Leadership in the Workplace: A Woman’s Guide
Strong female leaders know the importance of continuous leadership development. Leadership and management styles evolve with the ever-changing workforce. COVID-19 has changed many workplaces; the way we interact with our teams, the way we hold meetings, and even the way we check-in with our employees is likely different than it was just last year! Your leadership goals may need to pivot to accommodate these changes. Although leadership in the workplace may look different during pandemic times, there are fundamentals when it comes to being an effective team leader.
Despite small increases, women remain significantly underrepresented in senior positions. McKinsey & Company reported an increase from 23 to 28 percent for women in senior roles when comparing 2015 to 2020. An even smaller increase was seen in the C-suite, with an increase from 17 to 21 percent when comparing 2015 and 2020. Although organizations are realizing women’s leadership competencies, there are concerns that the strain caused by COVID-19 could erase the improvements made over the past five years. That’s why savvy business leaders and organizations are placing a focus on promoting more women.
Encourage and Inspire
According to McKinsey & Company, many women believe their organization is structured with primarily senior males and a few females. These companies have a traditional, masculine leadership style in the workplace, which tends to favor authoritative decision making and control; they tend to be more transactional. Many women in leadership roles don’t work in this way. Women leaders tend to value:
- Clear, effective communication
This type of leadership style is more interactive and referred to as transformational leadership. There are many effective leadership styles, but transformational leadership correlates with several leadership skills associated with long term success. As a result, more companies are promoting individuals with these attributes to higher positions.

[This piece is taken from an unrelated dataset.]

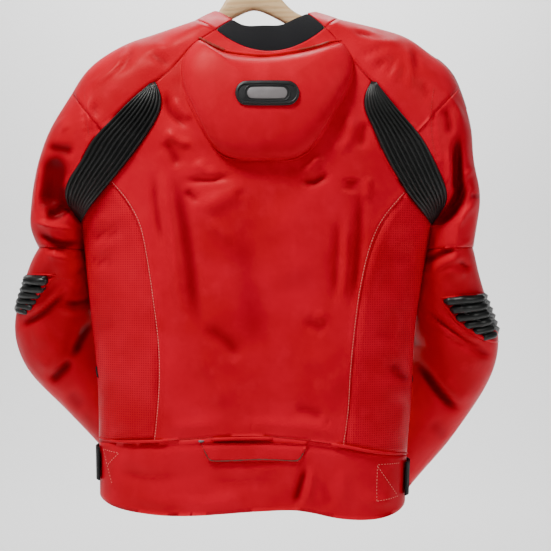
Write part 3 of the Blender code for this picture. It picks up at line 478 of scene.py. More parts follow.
@dataclass(frozen=True)
class Seam:
    """A sewn line that draws the leather in and puckers it a little."""

    line: Line
    groove: float = 0.9
    groove_width: float = 2.2
    pucker: float = 0.55
    spacing: float = 9.0
    reach: float = 9.0
    swell: float = 0.8
    swell_at: float = 5.0
    swell_width: float = 3.5

    def lift(self, points: Array) -> Array:
        """Give how far the seam lifts each point, in millimetres."""
        away, along = nearest(smooth_line(self.line, 4.0), points)
        wave = (np.sin(2 * math.pi * along / self.spacing + 1.7 * np.sin(along / 23.0))
                * (0.6 + 0.4 * np.sin(along / 31.0 + 1.0)))
        near = np.exp(-(away / self.reach) ** 2)
        roll = np.exp(-((np.abs(away) - self.swell_at) / self.swell_width) ** 2)
        return (self.pucker * wave * near + self.swell * roll
                - self.groove * np.exp(-(away / self.groove_width) ** 2))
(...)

As a leader, it is important to have a clear vision and communicate this vision to your team members. Position your vision as a team mission and highlight your company’s values. In order to inspire your team, they must trust you and your vision. Trusting your team and their abilities will encourage creativity, initiative, and efficiency. A micromanaging approach can negatively affect your team. Self-aware leaders know their strengths and weaknesses, as well as those of their team. Assign projects accordingly, and rather than overseeing smaller tasks, trust your team to take control and continue to encourage them by reviewing the common goal.
Solid workplace leadership must be based on trust. Good leaders focus on building trust with their employees. By keeping your word, communicating clearly, showing loyalty, and demonstrating trustworthiness, employees will deliver better results and work harder.
Use high-power body language
Women use low power poses more often than men. Low power poses are when we make ourselves smaller (e.g.. slouching, crossing your legs, crossing your arms, etc.). Amy Cuddy noticed this in her MBA classroom. She had equally qualified women and men coming to class. The men in attendance took up more space in the room and participated more by raising their hands. The women in attendance did the opposite.
Research has shown that high-power alpha males in primates and powerful leaders both have high levels of testosterone and low cortisol. To see how this could be manipulated with our body language, Cuddy conducted a study. Participants would hold a high power pose or low power pose for two minutes. High power poses included “the wonder woman” with hands on your hips, feet spread shoulder-width apart, chin high, standing tall. A lower power pose is sitting, slouched over, touching your neck. The participants were shown a picture of a pose and told to hold it for two minutes. They were then asked how they felt and provided a saliva sample. There were some interesting results; two minutes of posing caused hormonal changes and configured your brain to be more confident. The way we feel and the way we are perceived is affected by our body language.
Conscious leadership means being aware of your own body language. The next time you are in a meeting or at a job interview—use high power posing. Even spending two minutes in a private office or washroom in a high power pose will make you feel and act more powerful. Body language can also create a more welcoming work environment and make employees feel comfortable bringing up issues they may have.
Good leaders make decisions, but great leaders make them through collaboration. There are some decisions that will need to be made on the fly, and as an effective leader, you should be able to do so confidently. When you need to make a quick decision, consider previous experiences, projected outlook, and resources. When faced with a decision that affects the entire team, you should collaborate with others. Involving your team in the decision-making process improves their sense of self-efficacy, confidence, and overall commitment to the project.
Leadership competency can be measured informally or formally. Ask your employees to complete a survey or digital assessments regarding your leadership style. Anonymity will produce the most honest answers. Want to take a more direct approach to improving your leadership style? Ask! Open communication with your team and asking your employees how you can be a better leader is probably one of the most effective methods to enhancing your leadership skills. Each employee is different. Some like constant feedback and others do not, so tailor your approach accordingly.
When you focus on the individual—meeting each employee where they are—the greater their satisfaction and performance will be. Successful and strong leaders are open to feedback and can admit mistakes. Enhancing your leadership in the workplace is an on-going process, and the time and effort you put in will always be worth it.